Ce scénario escarpé est cependant camouflé par des acteurs convaincants qui évoluent dans une atmosphère persuasive. Le film a très bien vieilli, car il a été tourné dans un vrai village. Les décors n’ont pas perdu une once de leur charme, à l’inverse du carton pâte des décors de studio de nos jours complètement dépassé. Seules de rares scènes apparaissent aujourd’hui bien kitsch, comme l’élimination du malin. Bien qu’audacieux par son montage saccadé, le procédé accuse l’âge. La bande-son aussi s’attache aussi à faire revivre l’ambiance d’époque et conserve son charme. Elle convoque des instruments folkloriques stridents pour créer un thème angoissant intemporel qui annonce particulièrement bien la venue du malin.
Le ruban de Satan
La Nuit des Maléfices est un film particulièrement évocateur à plusieurs égards. Évocateur des premiers pas dans l’horreur de Piers Haggard, qui insuffle à ce titre une atmosphère âpre et pesante qui le raccroche plus au drame de seconde zone. Tandis que la censure cinématographique du temps le dissuade d’autant plus de s’aventurer dans l’hémoglobine. L’horreur est donc psychologique, sous-jacente, incarnée dans la figure mi-ange mi-démon d’Angel Blake. Une pièce à voir pour découvrir la triade capitoline du folk horror, aux côtés de The Wicker Man et Le Grand Inquisiteur, plutôt que pour assouvir une quête d’épouvante.

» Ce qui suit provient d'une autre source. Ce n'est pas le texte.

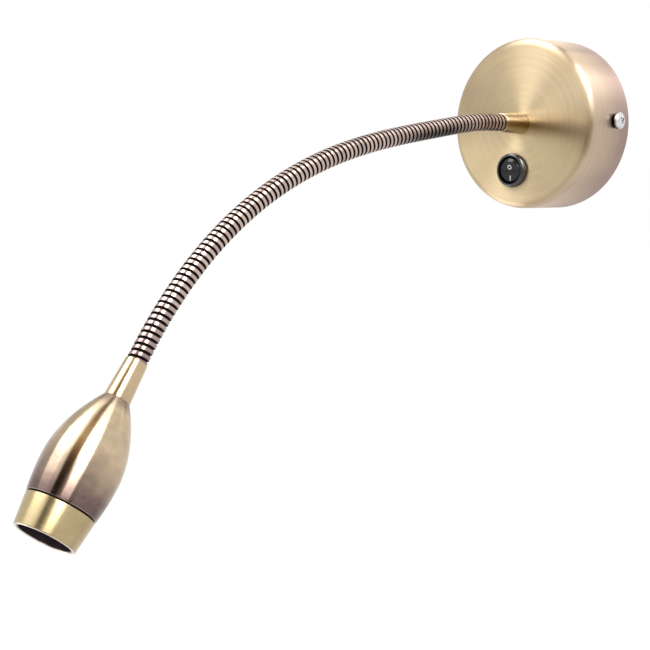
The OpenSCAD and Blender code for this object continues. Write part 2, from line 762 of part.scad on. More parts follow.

La Nuit des Maléfices, initialement sorti en 1971, ressort en Blu-Ray et DVD le 11 avril 2025 par les Éditions Rimini. Cette dernière comprend en bonus un entretien de 42 minutes d’Olivier Père, directeur de l’unité cinéma d’Arte France, et un livret de 24 pages signé du journaliste Marc Toullec.

Avis
La Nuit des Maléfices porte une atmosphère âpre et pesante qui le raccroche au drame et à l'horreur psychologique, plutôt qu'au registre de l'hémoglobine, comme le présupposait son titre original. Cette horreur incarnée dans la figure d'Angel Blake se regarde aujourd'hui comme une pièce d'histoire intéressante dans le développement des sous-genre de l'horreur.